2Une politique de désenclavement des quartiers dits « sensibles » : l’exemple de la Duchère2

A la suite des différents événements survenus dans les banlieues, la politique gouvernementale et locale a été redéfinie et a abouti à une volonté de désenclavement des quartiers dit « sensibles » ; ceci a engendré la destruction des « grands ensembles ». C’est en 1990 que François Mitterrand et l’architecte Roland Castro commencent à évoquer cette destruction. En 2005, la rénovation du quartier de la Duchère en est un exemple avec la démolition de la barre des 210. Cette barre, sortie de terre en 1962, était une des nombreuses aberrations architecturales présentes dans le décor des quartiers périphériques des grandes agglomérations. Sa destruction constitue une nouvelle étape pour le Grand Projet de ville du quartier de La Duchère. D’autant qu’elle a un coût : 8,6 millions d’euros pris en charge à 90% par l’État (6,7% par le Département, 3,3% par la Ville) dans le cadre du plan Borloo qui a donné un coup d’accélérateur à la disparition de ces barres, symboles d’une réponse d’urgence à un besoin de logement dans les dernières décennies. Le projet urbain de La Duchère prévoit d’ici à quinze ans la démolition d’environ 1 500 logements locatifs sociaux dont les deux tiers sont propriétés de l’OPAC, comme la barre 210. Cette étape a commencé en 2003 par la destruction des 162 logements de la barre 200. Elle a été menée à bien par la même société, Cebtp démolition. Préalable à cette destruction, l’opération de relogement des usagers qui a été réalisée en moins de deux ans, 56% des personnes ayant choisi de rester dans le 9ème arrondissement. L’espace libéré va permettre, au printemps 2006, de démarrer le chantier de construction de trois petits immeubles de logements de sept niveaux maximum dont une résidence d’étudiante avec des commerces en rez-de-chaussée, des équipements publics (une nouvelle bibliothèque) ainsi que la création d’une place centrale et d’une nouvelle voie reliant La Duchère à l’Ouest lyonnais. Trois articles de Lyon-Figaro datant des 27 (« Foudroyage annoncé ») et 28 (« 12h18 la tour tombe » et « La 210 est tombée ») octobre 2005 reviennent sur la destruction de cet immeuble.

2Bibliographie2

- Virginie Linhart, Des Minguettes à Vaulx-en-Velin : les réponses des pouvoirs publics aux violences urbaines, Cultures & Conflits, 06, 1992

- Schwartz Annie, La Duchère, 40 ans, Lyon, Audacce, 2003

- Sur le site du Grand Lyon. La Duchère fait partie des grands projets en cours. Voir aussi le site de la Mission Lyon-La Duchère

- Franche Duchère ! ; un Point d’Actu ! daté du 15/03/2006 ; Le quartier de La Duchère, dans le 9ème arrondissement de Lyon, fait l’objet d’un des 4 Grands Projets de Ville de l’agglomération lyonnaise, dont l’objectif est d’agir autant sur le volet social que sur le cadre urbain : le quartier va bouger jusqu’en 2013, avec en 2007-2008 la construction de 1 200 logements neufs pour remplacer les 750 partis en poussière lors de la destruction de la tour 210 le 27 octobre 2005…

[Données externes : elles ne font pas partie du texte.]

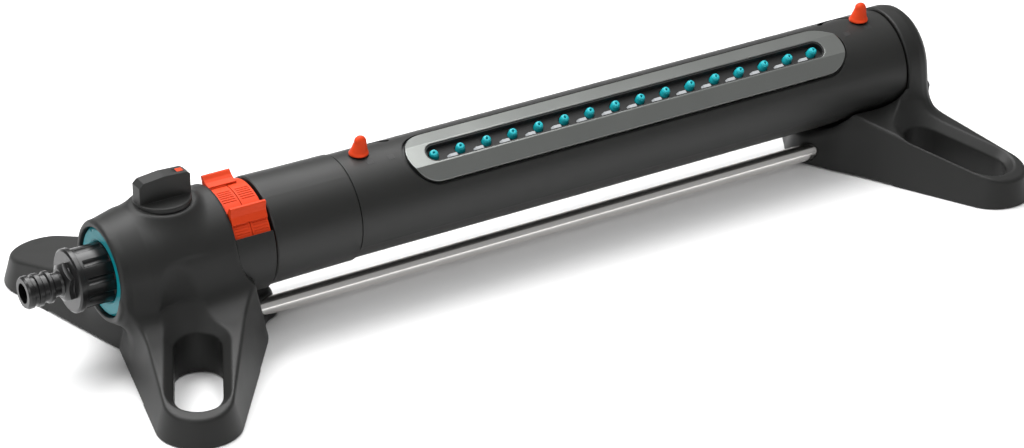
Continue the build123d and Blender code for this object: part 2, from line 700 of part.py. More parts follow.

- Les étrangers dans la région Rhône-Alpes, dossiers de presse couvrant les années 1974-1992 édités par la Bibliothèque Municipale de Lyon.

- Base dossiers de presse Rhône-Alpes : cette base met à la disposition du public les dossiers de presse contenant des articles postérieurs à 1992.

- Violences urbaines, violence sociale, enjeu politique ? ; un Point d’Actu du

7/06/2006. Les émeutes de ces derniers jours en Seine Saint Denis dont les origines, pour Montfermeil particulièrement, sont attribuées au moins en partie à des arrêtés municipaux de début avril (annulés par la justice administrative) interdisant aux mineurs le regroupement à plus de trois dans le centre-ville…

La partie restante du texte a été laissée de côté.